CIVIL COMPLAINT:  A written statement, which is either prepared by an attorney or by the Plaintiff, which tells the Court that a claim, exists favoring the Plaintiff. A Civil Complaint includes the signature of the maker, a demand for judgment, and the names and addresses of both Plaintiff(s) and Defendant(s).

CONTINUANCE:  A request by a Plaintiff, Defendant, or attorneys in a case, made to re-schedule a hearing or trial for cause.

CRIMINAL COMPLAINT:  A written statement of the facts alleging that a crime has been committed by the Defendant. The Complain usually includes the state stature or city ordinance of the crime, and the severity of the crime.

DEFENDANT:  The person charged with a crime in a criminal complaint, or who is alleged to owe funds to the Plaintiff in a civil complaint.

DOCKET:  A list of legal cases to be heard during a court session.

FELONY:  A crime in Ohio, which can have extensive jail time and fines. Felonies are not handled in a Municipal Court and are bound over to the appropriate Court of Common Pleas.

GARNISHMENT:  The attachment or seizure of personal wages through a court-assisted process.

MINOR MISDEMEANOR:  A criminal offense in Ohio, which cannot have a penalty, imposed of more than $150, and no jail time.

MISDEMEANOR:  A Misdemeanor is a crime in Ohio, which cannot have a penalty, imposed of more that $1,000 and one year in jail. There are four different levels of Misdemeanors in Ohio (excluding the minor misdemeanor, above), each having specific jail sentences and fines. See the link "Your Rights in Court" for a chart on Misdemeanor offenses.

OFFENSE:  A violation of a criminal or traffic law, which results in a citation or complaint.

PERSONAL RECOGNIZANCE:  A written promise by a Defendant that he will appear in Court for a specified hearing.

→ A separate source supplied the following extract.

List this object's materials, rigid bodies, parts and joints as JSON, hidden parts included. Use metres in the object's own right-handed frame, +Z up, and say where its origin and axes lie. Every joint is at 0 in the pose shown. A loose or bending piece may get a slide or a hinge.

PLAINTIFF:  The person who makes a complaint against another person. In criminal cases, the state or local municipality is listed as the Plaintiff in a complaint.

PLEA:  The response made by a Defendant to charges filed in a criminal or traffic complaint. The three forms of pleas acceptable in Court are "Guilty", "Not Guilty", and "No Contest".

PRETRIAL:  A meeting with the prosecutor scheduled after your arraignment in which you or your attorney attempt to resolve your case before going to trial.

PROBABLE CAUSE:  A reasonable belief that a crime was committed, and the person accused of the crime was responsible. A probable cause hearing is held in felony matters.

PROBATION:  Instead of sentencing a Defendant to jail, the judge may place him on probation, which is a supervised form of release for a specified period, which may be as long as five years. While under probation, the Defendant must report to a court officer and maintain good behavior.

PURGE:  The process by which a Defendant voluntarily comes to Court to take care of a warrant or a show cause hearing.

SHOW CAUSE:  A hearing held to determine if a Defendant should be found in contempt of Court for failure to follow a previous Court order. A finding of contempt can carry additional fine or jail time, as determined by the Judge.

SUBPOENA:  A document containing a written command that you must appear and give testimony. The subpoena contains a time and place for the testimony to take place, and it may be in a Court, or many times, at an attorney's office.

SUMMONS:  A Court notice telling you to appear in Court at a particular time and place.

VOIR DIRE:  The process of selecting jurors for a trial in a particular case. The prospective jurors are questioned individually and a decision is made following the questioning whether to accept or reject each individual juror.

WAIVER OF TIME:  A document signed by a Defendant or his attorney in a traffic or criminal matter, which allows the case to continue beyond thirty days.

WARRANT:  A Court order to arrest you and hold you in custody until you appear in Court before the judge.